Scientific Reportsvolume 7, Article number: 7298 (2017) | Download Citation

Abstract

We combined the group theory and data mining approach within the Organic Materials Database that leads to the prediction of stable Dirac-point nodes within the electronic band structure of three-dimensional organic crystals. We find a particular space group P212121 (#19) that is conducive to the Dirac nodes formation. We prove that nodes are a consequence of the orthorhombic crystal structure. Within the electronic band structure, two different kinds of nodes can be distinguished: 8-fold degenerate Dirac nodes protected by the crystalline symmetry and 4-fold degenerate Dirac nodes protected by band topology. Mining the Organic Materials Database, we present band structure calculations and symmetry analysis for 6 previously synthesized organic materials. In all these materials, the Dirac nodes are well separated within the energy and located near the Fermi surface, which opens up a possibility for their direct experimental observation.

Introduction

Recently, we have witnessed growing interest in the research community in the Dirac materials where the low-energy excitations behave as massless Dirac fermions1. Among the most prominent examples are the two-dimensional material graphene2, the surface of bulk topological insulators3 like Pb x Sn1−x Te4, 5, Dirac-line materials6,7,8 and Weyl semimetals like TaAs9. To date, the strong focus within electronic Dirac materials lies in the inorganic crystals. The class of organic crystals remains rather unexplored and only a few organic Dirac materials are known. One prominent example is the quasi two-dimensional charge transfer salt α-(BEDT-TTF)2I3 which shows a tilted Dirac cone located at the Fermi energy under high pressure10. At the same time, organic crystals offer a high potential for technological applications due to low production costs, elastic properties (flexible electronics) and the opportunity to build large-area devices11. We therefore will focus on exploring the space of organic materials with the specific goal of identifying Dirac materials.

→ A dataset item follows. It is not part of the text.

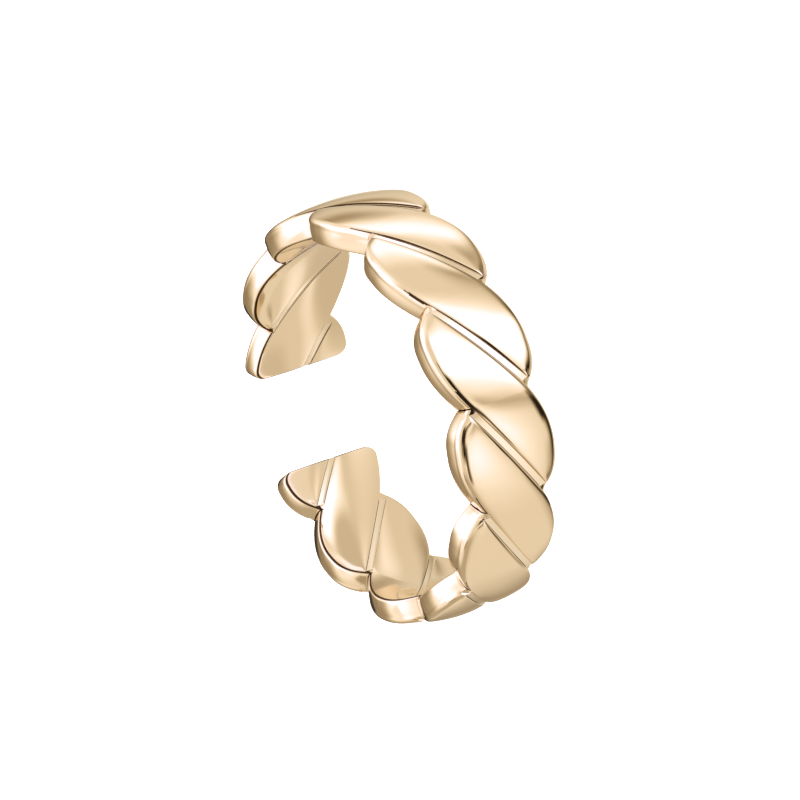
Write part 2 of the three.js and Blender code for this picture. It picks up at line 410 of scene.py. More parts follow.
def add_leaf(face, leaf, turned):
    first = PITCH * leaf + near_tip - HAIR
    last = PITCH * leaf + far_tip + HAIR
    angles = columns[(columns > first) & (columns < last)]
    if len(angles) < 2:
        return
    own = (angles - PITCH * leaf)[:, None]
    near = closed_foot("near", own)
    far = closed_foot("far", own)
    across = rows_across(face, leaf_width(own))
    height = np.where(across == 1, far, near + (far - near) * across)
    radius = FACES[face]["floor"] + FACES[face]["way"] * relief(face, own, across)
    faces_groove = between(angles) - PITCH * leaf > RIMS["near"]["end"] - CREASE_RUN
    dark = np.zeros((len(angles) - 1, across.shape[1] - 1), bool)
    # painted shade: the near-foot row beside a groove and the fold over a cut end get the near-black corner
    # finish
    dark[faces_groove, 0] = True
    dark[cut_fold(angles)] = True
    add_sheet(to_ring(angles[:, None], height, radius), "leaf", turned, dark)


print(rows_across("out", np.array([[full_width]])).shape[1], "rows across a leaf")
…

Since the crystal structure plays a crucial role for hosting Dirac nodes, attempts of identifying organic Dirac materials so far are mainly based on variations of already known Dirac materials. In two dimensions, this can be done by starting with the graphene structure and replacing the carbon atoms by more complex organic molecules12. A similar strategy was also discussed with respect to α-(BEDT-TTF)2I3 13, 14. To go beyond this approach, we adopt a new strategy for the search for Dirac nodes in the class of three-dimensional organic crystals. We performed a data mining study on the basis of 5217 electronic Kohn-Sham band structures calculated using Density Functional Theory (DFT)15, 16 and stored within the Organic Materials Database (OMDB)17. We looked for isolated linear crossings, i.e., where no other bands can be found besides the crossing within the corresponding energy range. Although all considered organic materials were previously synthesized, little attention has been paid to the electronic structure for most of them so far.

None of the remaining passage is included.